Director's Statement:

Stepping into the Stream is not just about fly fishing. Intrinsically, it is about women connecting with nature and a deeper part of themselves. It’s about our being willing to take risks to learn something new that will allow us to commune with rivers and wildlife. It’s about finding an adventure all our own, and relishing it.

I discovered fly fishing very late in life, in my 50’s, after I had finished raising my children and my teaching career was winding to a close. Because this was not an interest that I could share with my family, I searched out a women’s fly fishing club to find mutual companionship in learning this new sport. I have never thought of myself as an “outdoors woman,” even though I have been an avid skier since my 30’s. Now that I have been in this sport for 10 years, I have discovered that there had always been a part of me that had been crying out for a closer connection to nature, a part that yearned for crisp foggy mornings on a river, and quiet evenings on quiet streams.
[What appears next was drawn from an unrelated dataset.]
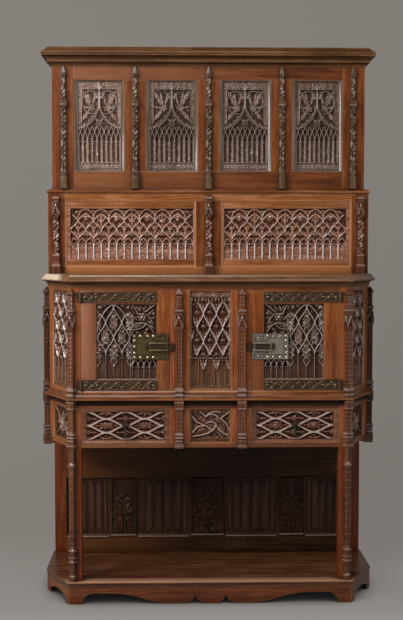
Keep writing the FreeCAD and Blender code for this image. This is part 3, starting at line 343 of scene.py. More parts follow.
# Cornice: dry and hardly waxed, so the top edge looks brown and matt.
CORNICE_OAK = WaxedOak("oak_cornice", "#2d1808", "#4c2f16", "#65462d", gloss=0.5, glint=0.12,
    edge_wear_and_light=0.35)
# Planed mouldings: their polish draws a bright line along each fillet, and deeper painted shade
# darkens their corners.
MOULD_OAK = WaxedOak("oak_mould", "#391906", "#5e3113", "#7e5130", gloss=0.34, glint=0.36,
    corner_shade=0.95, reach=34.0)
# Cove under the string course: dark wax with painted shade, nearly black, so it reads as a deep
# shadow.
COVE_OAK = WaxedOak("oak_cove", "#180c04", "#27160b", "#392413", gloss=0.5, glint=0.1, edge_wear_and_light=0.2)
# Front and corner posts: dark chestnut round the open stage, lighter from the drawers up.
POST_OAK = GradedOak("oak_post", "#331304", "#512108", "#6c3614", Grain.UPRIGHT, glint=0.2,
    pale="#915531", axis="Z", line=0.7, spread=-0.08)
# Rails and soffit of the open stage: nearly black, dark wood with painted shade of the deep stage,
# and browner to the left as painted light.
STAGE_OAK = GradedOak("oak_stage", "#1a0d05", "#2d190d", "#402716", gloss=0.45, glint=0.12,
    edge_wear_and_light=0.3, pale="#673b19", axis="X", line=-0.75, spread=0.7)
# Platform: dark boards with a pale front edge, a painted highlight where the nosing catches the
# light.
PLATFORM_OAK = GradedOak("oak_platform", "#271107", "#442312", "#5c3c24", pale="#c19372",
    line=-0.226, spread=0.06, above=0.089)
# Stiles between the doors: the warmest, brightest wood.
STILE_OAK = WaxedOak("oak_centre_stile", "#55280b", "#7b3f1d", "#935b39", Grain.UPRIGHT)
# Insides, floors and runners: never waxed, so pale, dry and dull.
INNER_OAK = WaxedOak("oak_inner", "#3e2c1d", "#624831", "#7b6147", gloss=0.6, glint=0.2)
# Back boards: the same dry wood with its grain upright.
INNER_UPRIGHT = WaxedOak("oak_inner_upright", "#3e2c1d", "#624831", "#7b6147", Grain.UPRIGHT,
    gloss=0.6, glint=0.2)
# Carved panels of the centre and the cants: grey-brown hollows with painted shade under bright
# ridges with painted highlights.
CARVED = CarvedOak("oak_carved_panel", "#3e2514", "#5c3b26", "#785846", Grain.UPRIGHT, gloss=0.27,
    ground="#2d180c", ridge="#c1b0aa")
# Drawer fronts and frieze: a nearly black ground of painted shade, so the bands stand out.
CARVED_ACROSS = CarvedOak("oak_carved_across", "#3e2012", "#5c3722", "#79513d", gloss=0.3,
    glint=0.38, ground="#28150c", ridge="#a9968d")
# Linenfold and muntins of the stage: dark and dull, partly painted shade of the deep stage, seen by
# their edges alone.
CARVED_STAGE = CarvedOak("oak_carved_stage", "#21100a", "#331d13", "#462c1d", Grain.UPRIGHT,
    gloss=0.42, glint=0.16, ground="#150b06", ridge="#534132", edge_wear_and_light=0.3)
# Sills of the linenfold: a thin pale grey line.
SILL_OAK = WaxedOak("oak_sill", "#42342a", "#5e4d42", "#7d6c61", gloss=0.4, glint=0.3)
# Buttresses and lower pinnacles: painted shade in the cuts, and painted highlights on the beads and
# gables.
SHAFT_OAK = CarvedOak("oak_shaft", "#35180c", "#502a15", "#683e28", Grain.UPRIGHT, gloss=0.32,
    glint=0.36, ground="#1f0f06", ridge="#9e8f88")
# Buttresses at the back corners: the same work, darker.
REAR_SHAFT = CarvedOak("oak_shaft_rear", "#26130b", "#3e2417", "#593c2a", Grain.UPRIGHT, gloss=0.36,
    glint=0.25, ground="#180b05", ridge="#7b6e65")
# Upper pinnacles: dusty, greyer than the wood around them, with painted highlights on their ridges.
GREY_SHAFT = CarvedOak("oak_shaft_grey", "#2e1b10", "#44301f", "#5f4835", Grain.UPRIGHT, gloss=0.34,
    glint=0.3, ground="#150904", ridge="#86776c")
# Rails of the cants and sides: their grain follows both level ways.
FRAME_LEVEL = WaxedOak("oak_return", "#441f0b", "#653716", "#7d4a29", Grain.LEVEL)
# Rails of the lower gallery: orange-brown, palest over the worktop.
GRADIN_OAK = GradedOak("oak_gradin", "#50270c", "#72421d", "#8f5d3c", pale="#9d6336", axis="Z",
    line=1.375, spread=0.01)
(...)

My father loved fishing. He used to take me fishing on the TVA (Tennessee Valley Authority) lakes when I was young, and it was the time I felt really connected with him. He would bait my hook with worms or soft dough, and we would sit for hours by the lake with our bobbers bouncing up and down on the mesmerizing water. I don’t remember if I ever caught a fish, but I do remember loving to be beside him on the lake. Good time for thinking. Sometimes I think of him when I am out there at the end of the day and am reeling in a fish that I caught all by myself. I know he would take some joy in seeing this.
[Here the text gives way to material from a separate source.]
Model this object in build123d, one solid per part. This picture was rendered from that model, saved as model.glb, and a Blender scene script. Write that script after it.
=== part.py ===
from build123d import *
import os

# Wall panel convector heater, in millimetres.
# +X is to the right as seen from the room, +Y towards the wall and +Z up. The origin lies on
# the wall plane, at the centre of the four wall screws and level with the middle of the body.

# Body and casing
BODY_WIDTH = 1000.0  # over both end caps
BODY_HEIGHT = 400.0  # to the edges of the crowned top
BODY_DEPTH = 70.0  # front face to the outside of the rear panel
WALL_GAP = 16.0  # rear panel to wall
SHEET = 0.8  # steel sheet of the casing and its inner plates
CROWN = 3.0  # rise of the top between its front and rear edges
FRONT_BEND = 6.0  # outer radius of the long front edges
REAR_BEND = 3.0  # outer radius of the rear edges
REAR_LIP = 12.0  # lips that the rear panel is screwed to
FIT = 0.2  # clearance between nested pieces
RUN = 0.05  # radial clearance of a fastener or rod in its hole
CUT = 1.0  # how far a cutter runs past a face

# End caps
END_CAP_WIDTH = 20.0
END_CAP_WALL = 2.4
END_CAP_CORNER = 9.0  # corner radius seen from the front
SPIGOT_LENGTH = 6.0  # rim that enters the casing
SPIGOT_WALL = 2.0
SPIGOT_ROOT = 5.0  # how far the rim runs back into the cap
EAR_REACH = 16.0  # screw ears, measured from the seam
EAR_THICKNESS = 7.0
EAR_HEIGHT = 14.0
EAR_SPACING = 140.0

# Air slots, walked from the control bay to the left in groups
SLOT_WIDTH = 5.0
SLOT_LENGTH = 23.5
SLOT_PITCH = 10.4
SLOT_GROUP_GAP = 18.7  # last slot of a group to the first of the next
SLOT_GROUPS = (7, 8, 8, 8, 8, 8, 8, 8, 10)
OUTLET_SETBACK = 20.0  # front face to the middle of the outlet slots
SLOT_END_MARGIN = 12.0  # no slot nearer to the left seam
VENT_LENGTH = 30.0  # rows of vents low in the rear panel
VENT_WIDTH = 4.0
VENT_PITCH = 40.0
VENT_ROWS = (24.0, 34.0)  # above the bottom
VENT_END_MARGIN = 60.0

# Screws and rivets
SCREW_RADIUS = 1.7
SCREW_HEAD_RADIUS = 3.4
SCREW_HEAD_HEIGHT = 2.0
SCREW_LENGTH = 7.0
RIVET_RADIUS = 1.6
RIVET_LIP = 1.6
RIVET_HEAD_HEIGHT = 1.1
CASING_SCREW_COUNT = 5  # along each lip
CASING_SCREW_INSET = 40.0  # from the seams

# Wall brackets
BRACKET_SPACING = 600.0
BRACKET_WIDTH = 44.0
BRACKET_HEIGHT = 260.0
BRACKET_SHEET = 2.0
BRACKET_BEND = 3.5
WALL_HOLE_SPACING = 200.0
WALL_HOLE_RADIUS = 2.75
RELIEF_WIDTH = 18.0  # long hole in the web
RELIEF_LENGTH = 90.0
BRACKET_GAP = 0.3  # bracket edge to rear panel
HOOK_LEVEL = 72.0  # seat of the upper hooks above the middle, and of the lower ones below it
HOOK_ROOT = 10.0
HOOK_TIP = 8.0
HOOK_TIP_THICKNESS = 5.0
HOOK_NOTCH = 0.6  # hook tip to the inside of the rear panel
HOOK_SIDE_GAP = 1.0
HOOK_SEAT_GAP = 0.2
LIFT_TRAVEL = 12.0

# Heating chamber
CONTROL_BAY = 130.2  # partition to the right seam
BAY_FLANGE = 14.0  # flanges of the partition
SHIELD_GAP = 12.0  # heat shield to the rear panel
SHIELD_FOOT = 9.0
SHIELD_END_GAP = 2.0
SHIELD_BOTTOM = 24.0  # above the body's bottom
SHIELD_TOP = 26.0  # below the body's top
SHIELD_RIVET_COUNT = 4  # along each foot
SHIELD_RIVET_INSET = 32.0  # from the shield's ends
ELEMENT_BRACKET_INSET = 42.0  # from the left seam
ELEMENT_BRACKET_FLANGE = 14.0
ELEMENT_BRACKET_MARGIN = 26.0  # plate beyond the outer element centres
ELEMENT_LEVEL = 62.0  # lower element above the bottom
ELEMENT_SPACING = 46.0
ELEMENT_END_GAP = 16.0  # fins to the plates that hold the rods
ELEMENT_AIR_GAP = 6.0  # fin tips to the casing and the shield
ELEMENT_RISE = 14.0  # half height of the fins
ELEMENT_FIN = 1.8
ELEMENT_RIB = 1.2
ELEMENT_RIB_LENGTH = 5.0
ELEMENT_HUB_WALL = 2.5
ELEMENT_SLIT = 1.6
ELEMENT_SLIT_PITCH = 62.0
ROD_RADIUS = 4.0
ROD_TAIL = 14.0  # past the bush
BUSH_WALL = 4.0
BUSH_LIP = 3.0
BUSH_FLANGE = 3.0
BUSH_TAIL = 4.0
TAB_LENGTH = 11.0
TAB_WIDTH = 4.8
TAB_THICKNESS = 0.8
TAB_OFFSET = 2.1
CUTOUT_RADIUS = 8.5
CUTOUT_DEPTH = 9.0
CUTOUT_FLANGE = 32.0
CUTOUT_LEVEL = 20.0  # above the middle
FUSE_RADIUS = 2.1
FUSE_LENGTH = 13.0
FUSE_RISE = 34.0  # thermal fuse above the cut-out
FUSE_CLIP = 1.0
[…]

One of the women in my fishing club suggested that women who join our fishing club, and stick with it, are usually going through some kind of transition. As I got to know more women in the club, I found that to be so. Some women had lost their husbands through death or divorce, some women were experiencing the “empty nest,” and still others had finally found the time to do something for themselves. All told, it is a hearty group of women who love travel, a good glass of wine, and meaningful conversations by the fire after fishing. Also, some of the women in my club are even older than I am, and I have found some wonderful role models who are still fishing while in their 80’s.
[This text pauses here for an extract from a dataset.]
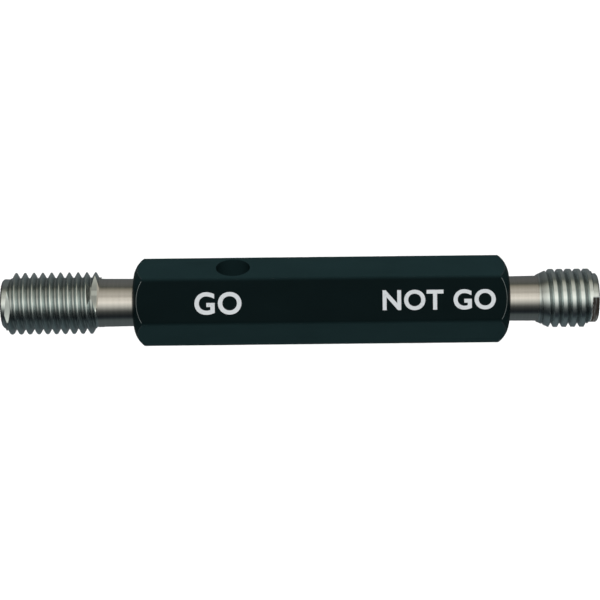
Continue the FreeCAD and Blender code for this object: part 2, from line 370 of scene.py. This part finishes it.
@dataclass(frozen=True)
class BlackAnodise:
    """Black anodised bar with fine drawn lines, turned ends and a painted highlight along the
    turned edge.
    """

    axis_height: float
    half_length: float
    end_radius: float = 5.5 * MM
    rim: float = 5.42 * MM       # radius at which the end form starts
    colour: Colour = (0.0026, 0.0061, 0.0065)
    # colour of the painted highlight along the turned edge
    highlight_colour: Colour = (0.26, 0.31, 0.33)

    def build(self) -> bpy.types.Material:
        """Make the material.

        Returns:
            The material, which varies in colour, roughness and bump over the handle.
        """
        material, graph = new_material("black_anodised_bar")
        x, y, z = graph.place()
        up = z - self.axis_height
        drawn = graph.noise(graph.vector(x * 60, y * 3500, up * 3500), 2.0)
        grain = graph.noise(graph.vector(x * 6000, y * 6000, up * 6000), 2.0, 0.6)
        cloud = graph.noise(graph.vector(x * 90, y * 140, up * 140), 3.0, 0.55)
        radius = (y * y + up * up).root()
        turned_from_end = (abs(x) - (self.half_length - self.end_radius)).larger(0.0)
        square = self.end_radius**2 - turned_from_end * turned_from_end
        form = self.rim + square.larger(0.0).root()
        flat = self._flat_distance(y, up)
        on_flat = flat.ease(self.axis_height - 0.05 * MM, self.axis_height - 0.01 * MM)
        # painted highlight: a thin pale metallic line where each turned end meets the flats
        highlight_line = abs(form - radius).ease(0.12 * MM, 0.03 * MM) * on_flat
        tone = graph.scaled(self.colour, 0.75 + 0.35 * cloud + 0.2 * grain)
        painted_highlight = (highlight_line * (0.45 + 0.6 * cloud)).smaller(1.0)
        finish_surface(
            graph,
            base_color=graph.blend(painted_highlight, tone, self.highlight_colour),
            metallic=(highlight_line * 4.0).smaller(1.0),
            roughness=0.18 + 0.08 * (cloud - 0.5) + 0.06 * (drawn - 0.5) + 0.10 * painted_highlight,
            specular_ior_level=0.01,
            normal=graph.bump(grain + drawn * 0.6, 0.0015 * MM),
        )
        return material

    @staticmethod
    def _flat_distance(y: Value, up: Value) -> Value:
        """Distance from the axis measured square to the nearest pair of flats."""
        across = y * math.cos(math.radians(30))
        rise = up * math.sin(math.radians(30))
        return abs(up).larger(abs(across + rise)).larger(abs(across - rise))


@dataclass(frozen=True)
class SilverPrint:
    """Silver grey ink, a little uneven."""

    colour: Colour = (0.50, 0.525, 0.54)
    worn_colour: Colour = (0.12, 0.14, 0.14)     # where the ink is thin

    def build(self) -> bpy.types.Material:
        """Make the material."""
        material, graph = new_material("silver_print")
        x, y, z = graph.place()
        speckle = graph.noise(graph.vector(x * 4000, y * 4000, z * 4000), 3.0, 0.6)
        patch = graph.noise(graph.vector(x * 500, y * 500, z * 500), 2.0)
        thin = (0.62 * speckle + 0.38 * patch).ease(0.42, 0.30)
        finish_surface(
            graph,
            base_color=graph.blend(thin * 0.6, self.colour, self.worn_colour),
            roughness=0.55 + 0.2 * (speckle - 0.5),
            specular_ior_level=0.2,
            normal=graph.bump(speckle, 0.004 * MM),
        )
        return material


@dataclass(frozen=True)
class PaleFloor:
    """Plain pale board that the gauge lies on."""

    colour: Colour = (0.93, 0.93, 0.93)

    def build(self) -> bpy.types.Material:
        """Make the material."""
        material, graph = new_material("pale_floor")
        x, y, z = graph.place()
        tooth = graph.noise(graph.vector(x * 900, y * 900, z), 3.0)
        shade = self.colour[0] * 0.97
        finish_surface(
            graph,
            base_color=graph.blend(tooth, (shade, shade, shade), self.colour),
            roughness=0.85,
            specular_ior_level=0.1,
            normal=graph.bump(tooth, 0.01 * MM),
        )
        return material


def mesh_object(name: str, bm: bmesh.types.BMesh, sharp: float = 28.0) -> bpy.types.Object:
    """Turn a bmesh into an object that is shaded smooth between its sharp edges.

    Args:
        name: the piece's name.
        bm: the mesh, which is freed.
        sharp: angle in degrees over which an edge stays sharp.

    Returns:
        The object, linked to the scene.
    """
    bmesh.ops.recalc_face_normals(bm, faces=bm.faces)
    mesh = bpy.data.meshes.new(name)
    bm.to_mesh(mesh)
    bm.free()
    mesh.shade_smooth()
    mesh.set_sharp_from_angle(angle=math.radians(sharp))
    made = bpy.data.objects.new(name, mesh)
    bpy.context.scene.collection.objects.link(made)
    return made


def soften(points: list[Place], edge: float) -> list[Place]:
    """Break every corner of a turned outline with a small chamfer.

    Args:
        points: the outline, as (place along the axis, radius).
        edge: how far each break reaches along the sides beside it.

    Returns:
        The outline with its corners broken, its two ends unchanged.
    """
    made = [points[0]]
    for before, corner, after in zip(points, points[1:], points[2:]):
        here = Vector(corner)
        for other in (before, after):
            side = Vector(other) - here
            step = min(edge, side.length * 0.3)
            made.append(tuple(here + side.normalized() * step))
    made.append(points[-1])
    return made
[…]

Some people have asked me why I haven’t put myself in the film, or interviewed myself. I tell them that this film is my interview. It is everything I have ever thought, felt, dreamed about with regard to fly fishing. It represents all my experiences, my frustrations and my joys in this sport. My Buddhist-leaning friends ask me why I don’t feel bad about hurting the fish. I guess I have somehow made peace with that in myself. I try not to harm the fish, I release them, and I am respectful of their environment. My belief is that if fishing is a vehicle for me to enter nature and become more mindful of preserving the places where I fish, then how can that be a bad thing? I made this film because I wanted to share with other people the joys of this sport. My hope is that maybe some other women will take confidence from this film and find the courage in themselves to try something new.